● **Work to complete**: Without altering anything, output the material below.

>> Begin

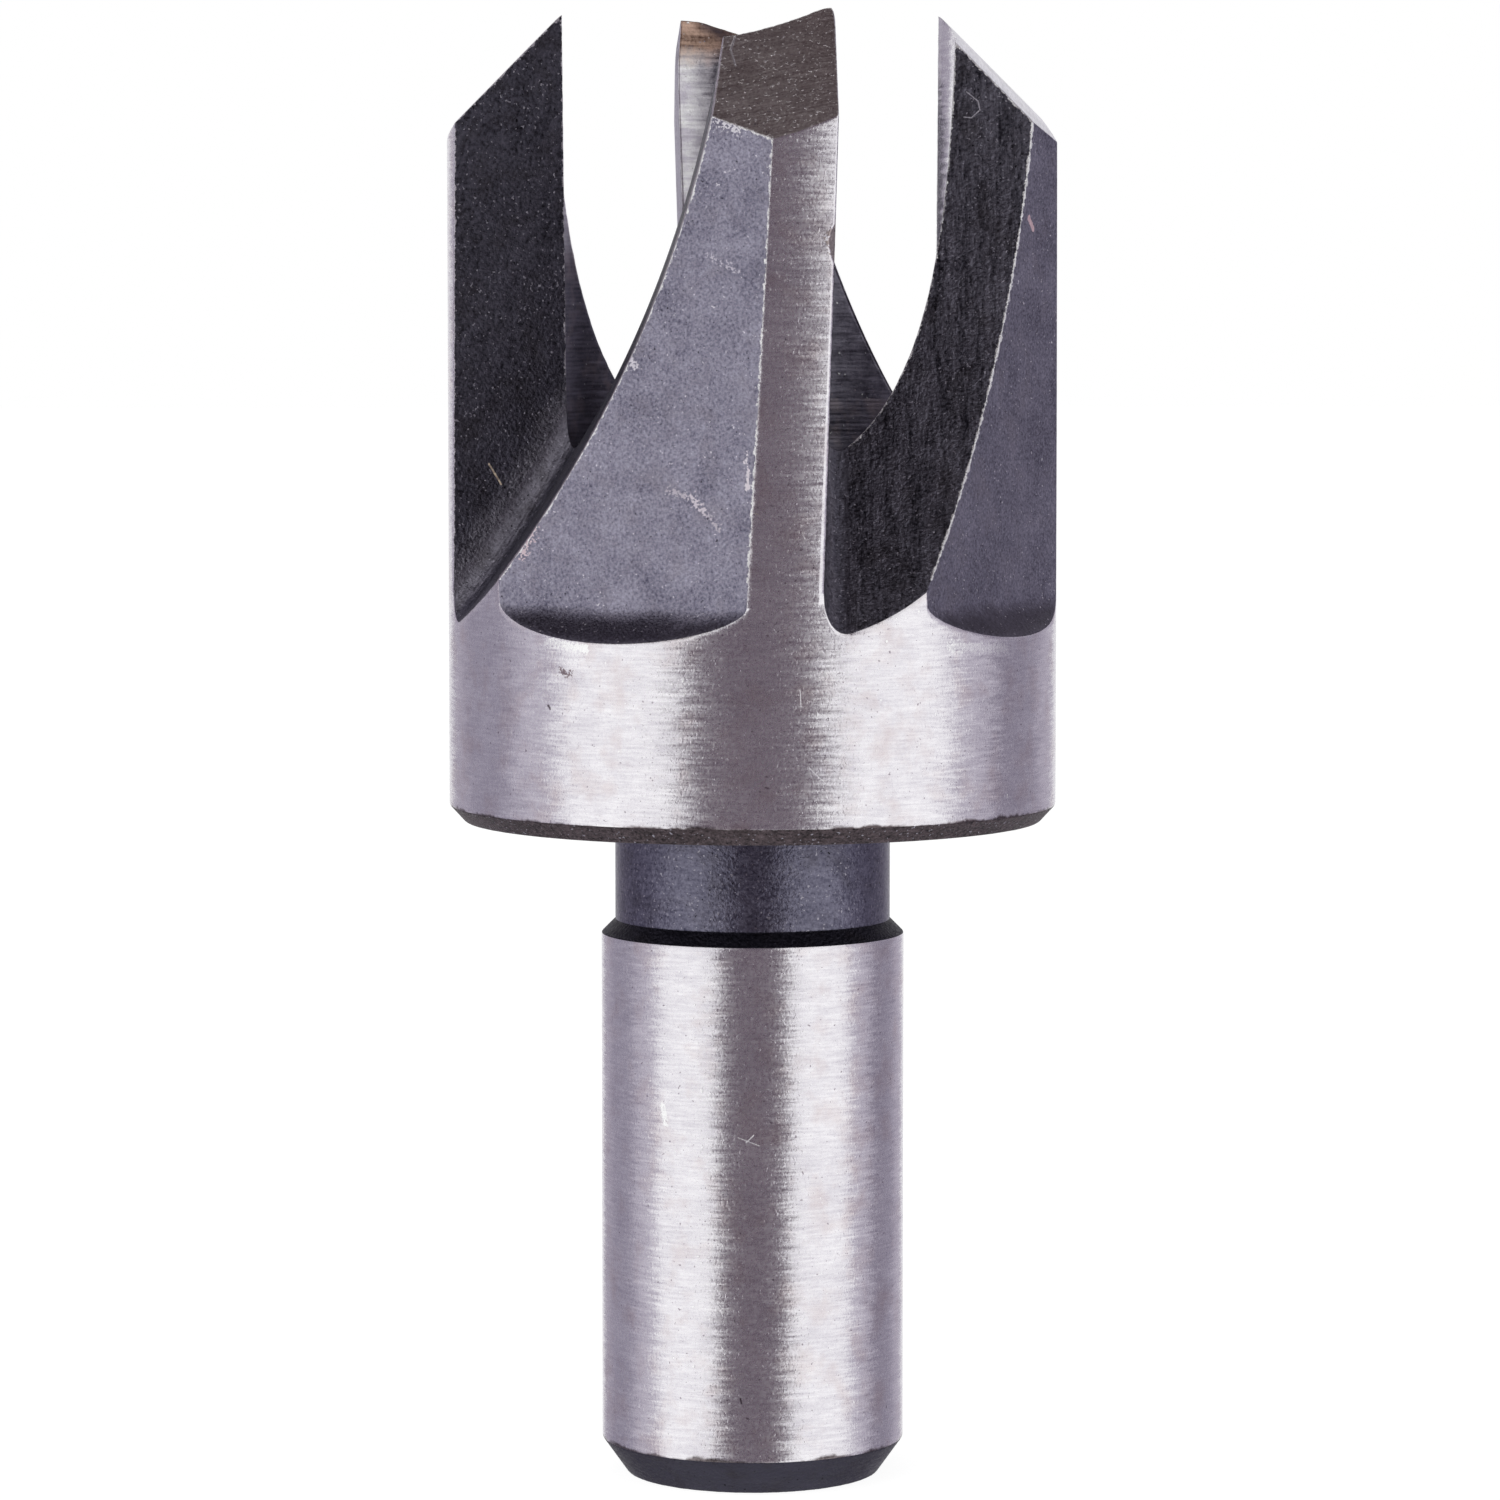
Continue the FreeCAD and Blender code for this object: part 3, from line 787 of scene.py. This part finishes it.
def steelMaterial(look):
    # one finish: clouds, grain and working marks set the tone, then bands, specks, pits, worn edges with
    # their painted highlight, and scars cover it. A colour mix takes its two colours in sockets 6 and 7 and
    # gives its third output.
    material, tree = emptyMaterial(look["name"])
    timesPlus, ofColours = {"operation": "MULTIPLY_ADD"}, {"data_type": "RGBA"}
    place = node(tree, "TexCoord")["Object"]
    uv = node(tree, "UVMap", uv_map="marks")["UV"]
    across, along, _ = node(tree, "SeparateXYZ", {"Vector": uv})
    # patterns: where each is read, how many to the unit there, its layers and how rough they are
    drawnOut = {key: node(tree, "Mapping", {
        "Vector": uv, "Scale": (1 / look[key + "Gap"], 1 / look[key + "Length"], 1)})["Vector"]
        for key in ("mark", "streak")}
    patterns = {
        "mark": (drawnOut["mark"], 1, 3.0, 0.65),
        "streak": (drawnOut["streak"], 1, 3.0, 0.6),
        "grain": (place, 1 / look["grain"] / mm, 2.0, 0.6),
        "cloud": (place, 1 / look["cloud"] / mm, 4.0, 0.6),
        "speck": (place, 1 / look["speck"] / mm, 1.0, 0.5),
        "stain": (place, 1 / look["stainSize"] / mm, 3.0, 0.6),
        "ragged": (place, 1 / look["ragged"] / mm, 4.0, 0.75)}
    noise = {name: node(tree, "TexNoise", {
        "Vector": vector, "Scale": scale, "Detail": layers, "Roughness": rough})
        for name, (vector, scale, layers, rough) in patterns.items()}
    seen = {name: made["Fac"] for name, made in noise.items()}
    # tone: the middle of dark and light, and each pattern's swing about it; height: dents and grain
    swings = {name: look[name + "Tone"] for name in ("mark", "grain", "cloud", "streak")}
    seen["ding"] = node(tree, "MapRange", {
        "Value": seen["speck"], "From Min": look["dingFrom"], "From Max": look["dingFull"]})[0]
    tone, height = 0.5 - sum(swings.values()) / 2, 0.0
    for name, swing in swings.items():
        tone = node(tree, "Math", {0: seen[name], 1: swing, 2: tone}, **timesPlus)[0]
    for name in ("ding", "grain"):
        height = node(tree, "Math", {0: seen[name], 1: look[name + "Depth"], 2: height}, **timesPlus)[0]
    if look["ringTone"]:
        # turned rings: a wave of the way across the marks
        wave = node(tree, "Math", {0: across, 1: 2 * math.pi / look["ringPitch"]}, operation="MULTIPLY")[0]
        wave = node(tree, "Math", {0: wave}, operation="SINE")[0]
        tone = node(tree, "Math", {0: wave, 1: look["ringTone"], 2: tone}, **timesPlus)[0]
        height = node(tree, "Math", {0: wave, 1: look["ringDepth"], 2: height}, **timesPlus)[0]
    tone = node(tree, "Clamp", {"Value": tone})[0]
    tones = {"Factor": tone, 6: linear(look["dark"]), 7: linear(look["light"])}
    colour = node(tree, "Mix", tones, **ofColours)[2]
    # covers, from the lowest up: a value, where it starts and is full, its greatest share, colour and depth
    stain = linear(look["stain"])
    covers = [(seen["stain"], look["stainFrom"], look["stainFull"], look["stainShare"], stain, 0)]
    reach = {"height": node(tree, "SeparateXYZ", {"Vector": place})["Z"], "across": across, "along": along}
    for one in look["bands"]:
        # a band's border is a place along one way, frayed by the clouds
        scale, fray = mm if one["by"] == "height" else 1, look["bandFray"]
        frayed = node(tree, "Math", {0: seen["cloud"], 1: fray * scale, 2: reach[one["by"]]}, **timesPlus)[0]
        tones = {"Factor": tone, 6: linear(one["dark"]), 7: linear(one["light"])}
        tint = node(tree, "Mix", tones, **ofColours)[2]
        start, full = ((one[end] + fray / 2) * scale for end in ("from", "to"))
        covers.append((frayed, start, full, 1, tint, 0))
    for name, width in (("speck", look["speckSoft"]), ("pit", -look["pitSoft"])):
        start = look[name + "From"]
        covers.append((seen["speck"], start, start + width, 1, linear(look[name + "Colour"]), 0))
    # worn edges: bare metal where worn, and a painted highlight along the broken edge, within a ragged width
    # of the edge runs
    uneven = node(tree, "MapRange", {
        "Value": seen["ragged"], "From Min": look["raggedFrom"], "From Max": look["raggedFull"],
        "To Min": look["edgeLow"], "To Max": look["edgeHigh"]})[0]
    gap = node(tree, "Attribute", attribute_name="edgeGap")["Fac"]
    worn = node(tree, "Math", {0: uneven, 1: gap}, operation="SUBTRACT")[0]
    covers.append((worn, 0, look["edgeSoft"], 1, linear(look["edge"]), 0))
    for one in look["scars"]:
        # way from the scar's line, run by run, made uneven by a noise
        for first, last in zip(one["line"], one["line"][1:]):
            run, fray = Vector(last) - Vector(first), one["fray"] * mm
            away = node(tree, "VectorMath", {0: place, 1: Vector(first) * mm}, operation="SUBTRACT")[0]
            per = run / run.length_squared / mm
            share = node(tree, "VectorMath", {0: away, 1: per}, operation="DOT_PRODUCT")["Value"]
            share = node(tree, "Clamp", {"Value": share})[0]
            nearest = node(tree, "VectorMath", {0: run * mm, "Scale": share}, operation="SCALE")[0]
            away = node(tree, "VectorMath", {0: away, 1: nearest}, operation="DISTANCE")["Value"]
            frayed = node(tree, "Math", {0: seen[one["by"]], 1: -fray, 2: away}, **timesPlus)[0]
            edge = one["wide"] * mm - fray / 2
            covers.append((frayed, edge, edge - one["soft"] * mm, 1, linear(one["colour"]), one["deep"]))
    for value, start, full, most, tint, deep in covers:
        share = node(tree, "MapRange", {
            "Value": value, "From Min": start, "From Max": full, "To Max": most})[0]
        colour = node(tree, "Mix", {"Factor": share, 6: colour, 7: tint}, **ofColours)[2]
        if deep:
            height = node(tree, "Math", {0: share, 1: -deep, 2: height}, **timesPlus)[0]
    rough = node(tree, "MapRange", {
        "Value": seen["grain"], "From Min": look["grainLow"], "From Max": look["grainHigh"],
        "To Min": look["smooth"], "To Max": look["rough"]})[0]
    # the marks lean the normal across and along them, about a normal map's level colour
    tilt = (look["markTilt"], look["markSwing"], 0)
    level = (0.5 - tilt[0] / 2, 0.5 - tilt[1] / 2, 1)
    marked = node(tree, "VectorMath", {0: noise["mark"]["Color"], 1: tilt, 2: level}, **timesPlus)[0]
    normal = node(tree, "NormalMap", {"Color": marked}, uv_map="marks")["Normal"]
    normal = node(tree, "Bump", {
        "Height": height, "Distance": mm, "Strength": 1.0, "Normal": normal})["Normal"]
    tangent = node(tree, "Tangent", direction_type="UV_MAP", uv_map="marks")["Tangent"]
    shader = node(tree, "BsdfPrincipled", {
        "Base Color": colour, "Metallic": look["metallic"], "Roughness": rough,
        "Anisotropic": look["oneWay"], "Normal": normal, "Tangent": tangent})["BSDF"]
    node(tree, "OutputMaterial", {"Surface": shader})
    return material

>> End

● **Final result**:
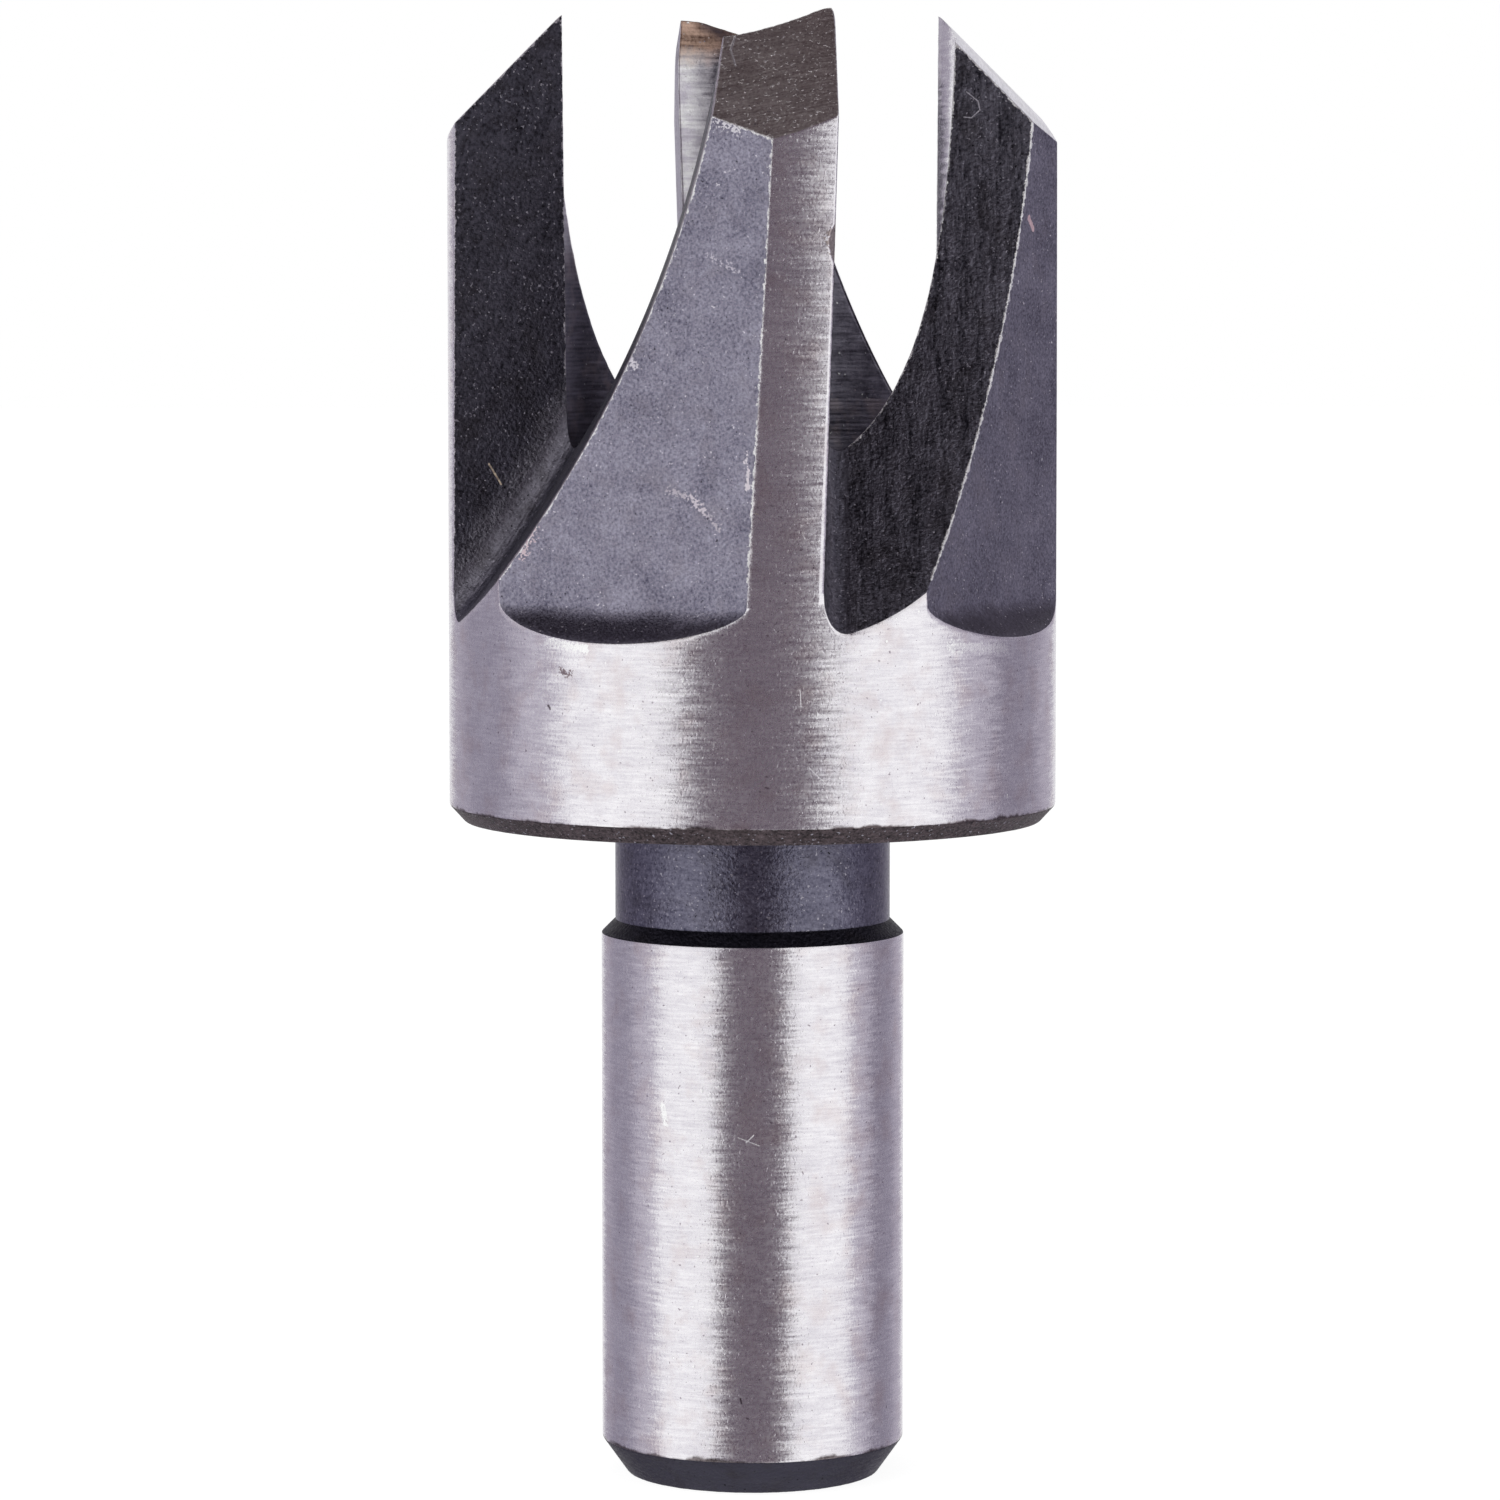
Continue the FreeCAD and Blender code for this object: part 3, from line 787 of scene.py. This part finishes it.
def steelMaterial(look):
    # one finish: clouds, grain and working marks set the tone, then bands, specks, pits, worn edges with
    # their painted highlight, and scars cover it. A colour mix takes its two colours in sockets 6 and 7 and
    # gives its third output.
    material, tree = emptyMaterial(look["name"])
    timesPlus, ofColours = {"operation": "MULTIPLY_ADD"}, {"data_type": "RGBA"}
    place = node(tree, "TexCoord")["Object"]
    uv = node(tree, "UVMap", uv_map="marks")["UV"]
    across, along, _ = node(tree, "SeparateXYZ", {"Vector": uv})
    # patterns: where each is read, how many to the unit there, its layers and how rough they are
    drawnOut = {key: node(tree, "Mapping", {
        "Vector": uv, "Scale": (1 / look[key + "Gap"], 1 / look[key + "Length"], 1)})["Vector"]
        for key in ("mark", "streak")}
    patterns = {
        "mark": (drawnOut["mark"], 1, 3.0, 0.65),
        "streak": (drawnOut["streak"], 1, 3.0, 0.6),
        "grain": (place, 1 / look["grain"] / mm, 2.0, 0.6),
        "cloud": (place, 1 / look["cloud"] / mm, 4.0, 0.6),
        "speck": (place, 1 / look["speck"] / mm, 1.0, 0.5),
        "stain": (place, 1 / look["stainSize"] / mm, 3.0, 0.6),
        "ragged": (place, 1 / look["ragged"] / mm, 4.0, 0.75)}
    noise = {name: node(tree, "TexNoise", {
        "Vector": vector, "Scale": scale, "Detail": layers, "Roughness": rough})
        for name, (vector, scale, layers, rough) in patterns.items()}
    seen = {name: made["Fac"] for name, made in noise.items()}
    # tone: the middle of dark and light, and each pattern's swing about it; height: dents and grain
    swings = {name: look[name + "Tone"] for name in ("mark", "grain", "cloud", "streak")}
    seen["ding"] = node(tree, "MapRange", {
        "Value": seen["speck"], "From Min": look["dingFrom"], "From Max": look["dingFull"]})[0]
    tone, height = 0.5 - sum(swings.values()) / 2, 0.0
    for name, swing in swings.items():
        tone = node(tree, "Math", {0: seen[name], 1: swing, 2: tone}, **timesPlus)[0]
    for name in ("ding", "grain"):
        height = node(tree, "Math", {0: seen[name], 1: look[name + "Depth"], 2: height}, **timesPlus)[0]
    if look["ringTone"]:
        # turned rings: a wave of the way across the marks
        wave = node(tree, "Math", {0: across, 1: 2 * math.pi / look["ringPitch"]}, operation="MULTIPLY")[0]
        wave = node(tree, "Math", {0: wave}, operation="SINE")[0]
        tone = node(tree, "Math", {0: wave, 1: look["ringTone"], 2: tone}, **timesPlus)[0]
        height = node(tree, "Math", {0: wave, 1: look["ringDepth"], 2: height}, **timesPlus)[0]
    tone = node(tree, "Clamp", {"Value": tone})[0]
    tones = {"Factor": tone, 6: linear(look["dark"]), 7: linear(look["light"])}
    colour = node(tree, "Mix", tones, **ofColours)[2]
    # covers, from the lowest up: a value, where it starts and is full, its greatest share, colour and depth
    stain = linear(look["stain"])
    covers = [(seen["stain"], look["stainFrom"], look["stainFull"], look["stainShare"], stain, 0)]
    reach = {"height": node(tree, "SeparateXYZ", {"Vector": place})["Z"], "across": across, "along": along}
    for one in look["bands"]:
        # a band's border is a place along one way, frayed by the clouds
        scale, fray = mm if one["by"] == "height" else 1, look["bandFray"]
        frayed = node(tree, "Math", {0: seen["cloud"], 1: fray * scale, 2: reach[one["by"]]}, **timesPlus)[0]
        tones = {"Factor": tone, 6: linear(one["dark"]), 7: linear(one["light"])}
        tint = node(tree, "Mix", tones, **ofColours)[2]
        start, full = ((one[end] + fray / 2) * scale for end in ("from", "to"))
        covers.append((frayed, start, full, 1, tint, 0))
    for name, width in (("speck", look["speckSoft"]), ("pit", -look["pitSoft"])):
        start = look[name + "From"]
        covers.append((seen["speck"], start, start + width, 1, linear(look[name + "Colour"]), 0))
    # worn edges: bare metal where worn, and a painted highlight along the broken edge, within a ragged width
    # of the edge runs
    uneven = node(tree, "MapRange", {
        "Value": seen["ragged"], "From Min": look["raggedFrom"], "From Max": look["raggedFull"],
        "To Min": look["edgeLow"], "To Max": look["edgeHigh"]})[0]
    gap = node(tree, "Attribute", attribute_name="edgeGap")["Fac"]
    worn = node(tree, "Math", {0: uneven, 1: gap}, operation="SUBTRACT")[0]
    covers.append((worn, 0, look["edgeSoft"], 1, linear(look["edge"]), 0))
    for one in look["scars"]:
        # way from the scar's line, run by run, made uneven by a noise
        for first, last in zip(one["line"], one["line"][1:]):
            run, fray = Vector(last) - Vector(first), one["fray"] * mm
            away = node(tree, "VectorMath", {0: place, 1: Vector(first) * mm}, operation="SUBTRACT")[0]
            per = run / run.length_squared / mm
            share = node(tree, "VectorMath", {0: away, 1: per}, operation="DOT_PRODUCT")["Value"]
            share = node(tree, "Clamp", {"Value": share})[0]
            nearest = node(tree, "VectorMath", {0: run * mm, "Scale": share}, operation="SCALE")[0]
            away = node(tree, "VectorMath", {0: away, 1: nearest}, operation="DISTANCE")["Value"]
            frayed = node(tree, "Math", {0: seen[one["by"]], 1: -fray, 2: away}, **timesPlus)[0]
            edge = one["wide"] * mm - fray / 2
            covers.append((frayed, edge, edge - one["soft"] * mm, 1, linear(one["colour"]), one["deep"]))
    for value, start, full, most, tint, deep in covers:
        share = node(tree, "MapRange", {
            "Value": value, "From Min": start, "From Max": full, "To Max": most})[0]
        colour = node(tree, "Mix", {"Factor": share, 6: colour, 7: tint}, **ofColours)[2]
        if deep:
            height = node(tree, "Math", {0: share, 1: -deep, 2: height}, **timesPlus)[0]
    rough = node(tree, "MapRange", {
        "Value": seen["grain"], "From Min": look["grainLow"], "From Max": look["grainHigh"],
        "To Min": look["smooth"], "To Max": look["rough"]})[0]
    # the marks lean the normal across and along them, about a normal map's level colour
    tilt = (look["markTilt"], look["markSwing"], 0)
    level = (0.5 - tilt[0] / 2, 0.5 - tilt[1] / 2, 1)
    marked = node(tree, "VectorMath", {0: noise["mark"]["Color"], 1: tilt, 2: level}, **timesPlus)[0]
    normal = node(tree, "NormalMap", {"Color": marked}, uv_map="marks")["Normal"]
    normal = node(tree, "Bump", {
        "Height": height, "Distance": mm, "Strength": 1.0, "Normal": normal})["Normal"]
    tangent = node(tree, "Tangent", direction_type="UV_MAP", uv_map="marks")["Tangent"]
    shader = node(tree, "BsdfPrincipled", {
        "Base Color": colour, "Metallic": look["metallic"], "Roughness": rough,
        "Anisotropic": look["oneWay"], "Normal": normal, "Tangent": tangent})["BSDF"]
    node(tree, "OutputMaterial", {"Surface": shader})
    return material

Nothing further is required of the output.